Violet: I told you he’d goof it up. He isn’t the kind you can depend on to do anything right.
Patty: You’re hopeless, Charlie Brown.
Frieda: Completely hopeless
Charlie Brown: (upset) Rats!
Lucy: You’ve been dumb before, Charlie Brown, but this time, you really did it.
(pause; then everyone bursts out laughing)
Lucy: (laughing) What a tree!
Linus: (after Linus and Charlie Brown discover the little tree) Gee, do they still make wooden Christmas trees?
Charlie Brown: This little green one here seems to need a home.
Linus: I don’t know, Charlie Brown. Remember what Lucy said? This doesn’t seem to fit the modern spirit.
Charlie Brown: I don’t care. We’ll decorate it and it’ll be just right for our play. Besides, I think it needs me.
(picks up tree; a lot of needles fall off)
Charlie Brown: (Charlie Brown and Linus stop at a wall on their trip to the pond for ice skating) I think there must be something wrong with me, Linus. Christmas is coming, but I’m not happy. I don’t feel the way I’m supposed to feel.
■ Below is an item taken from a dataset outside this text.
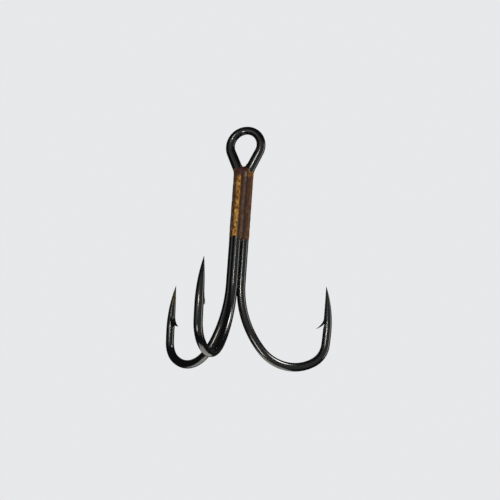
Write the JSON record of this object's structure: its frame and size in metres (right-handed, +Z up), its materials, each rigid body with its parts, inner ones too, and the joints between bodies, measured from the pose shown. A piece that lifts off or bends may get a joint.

(begins to walk with Linus again)
Charlie Brown: I just don’t understand Christmas, I guess. I like getting presents and sending Christmas cards and decorating trees and all that, but I’m still not happy. I always end up feeling depressed.
Linus: Charlie Brown, you’re the only person I know who can take a wonderful season like Christmas and turn it into a problem. Maybe Lucy’s right. Of all the Charlie Browns in the world, you’re the Charlie Browniest.
Charlie Brown: What’s going on here?
Charlie Brown: Actually, Lucy, my trouble is Christmas. I just don’t understand it. Instead of feeling happy, I feel sort of let down.
Lucy: You need involvement. You’ll need to get involved in some real Christmas project. How would you like to be the director of our Christmas play?
Charlie Brown: (lighting up excitedly) Me? You want *me* to be the director of the Christmas play?
Charlie Brown: Stop the music! All right now, we’re going to do this play, and we’re going to do it right. Lucy, get those costumes and scripts and pass them out. Now the script girl will be handing out your parts.
There you have it, some of the best Charlie Brown Christmas Quotes from the classic Christmas specials you can see each year.